If you are interested in the following hypothesis test: \[ H_0: \mu=1 \quad \mbox{vs} \quad H_A: \mu \ne 1 \] then the test statistic is

# t test statistic
t <- (m-1)/(s/sqrt(n)); t
[1] -2.535508

Under the null hypothesis, this statistic has a \(t\) distribution with \(n-1\) degrees of freedom. We can then compute the p-value using

# Calculate two-sided p-value
pvalue <- 2*pt(-abs(t), df = n-1); pvalue
[1] 0.03194534

We can visualize this p-value as the area under the probability density function of a Student’s t distribution with \(n-1\) degrees of freedom.

xlim <- 4

ggplot(data.frame(x = c(-xlim, xlim)),
       aes(x = x)) + 
  
  # Lower tail
  stat_function(fun  = dt,
                xlim = c(-xlim, -abs(t)),
                args = list(
                  df = n - 1
                  ),
                geom  = "area",
                fill = "red")+ 
  
  # Upper tail
  stat_function(fun  = dt,
                xlim = c(abs(t), xlim),
                args = list(
                  df = n - 1
                  ),
                geom  = "area",
                fill = "red") +
  
  # Density
  stat_function(fun  = dt,
                args = list(
                  df = n - 1
                  ))

22.2.2.3 Critical values

The main use of the quantile function (or inverse CDF) is to compute t critical values for the construction of confidence intervals.
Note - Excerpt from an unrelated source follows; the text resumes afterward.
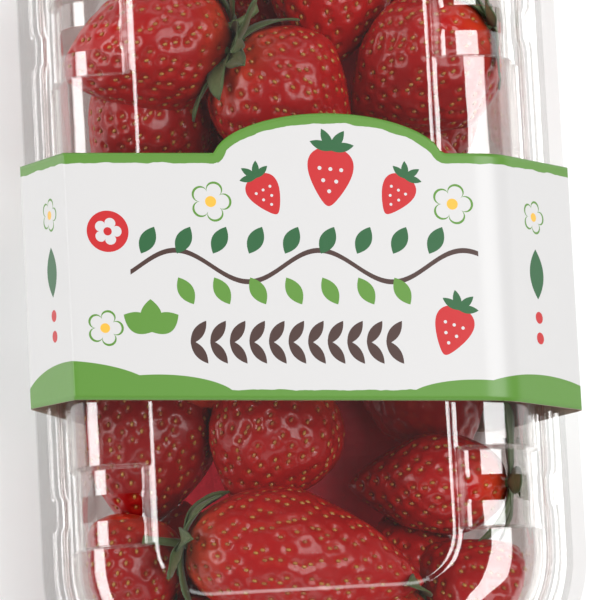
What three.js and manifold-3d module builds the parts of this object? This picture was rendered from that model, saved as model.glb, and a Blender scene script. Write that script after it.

For example, a 90% confidence interval based on a Student’s t distribution with \(n-1\) degrees of freedom can be calculated using the following code.

# Critical value
alpha <- 0.1
tcrit <- qt(1-alpha/2, 
            df = n-1)

tcrit
[1] 1.833113

So a 90% CI for the mean is

# Confidence interval
m + c(-1,1) * tcrit * s / sqrt(n)
[1] -0.533449  0.753449

22.3 Summary

Normal, Poisson, and binomial distributions are commonly used for modeling data. Student’s t distribution naturally arises when analyzing normal data with unknown variance, but is seldom used for analyzing data.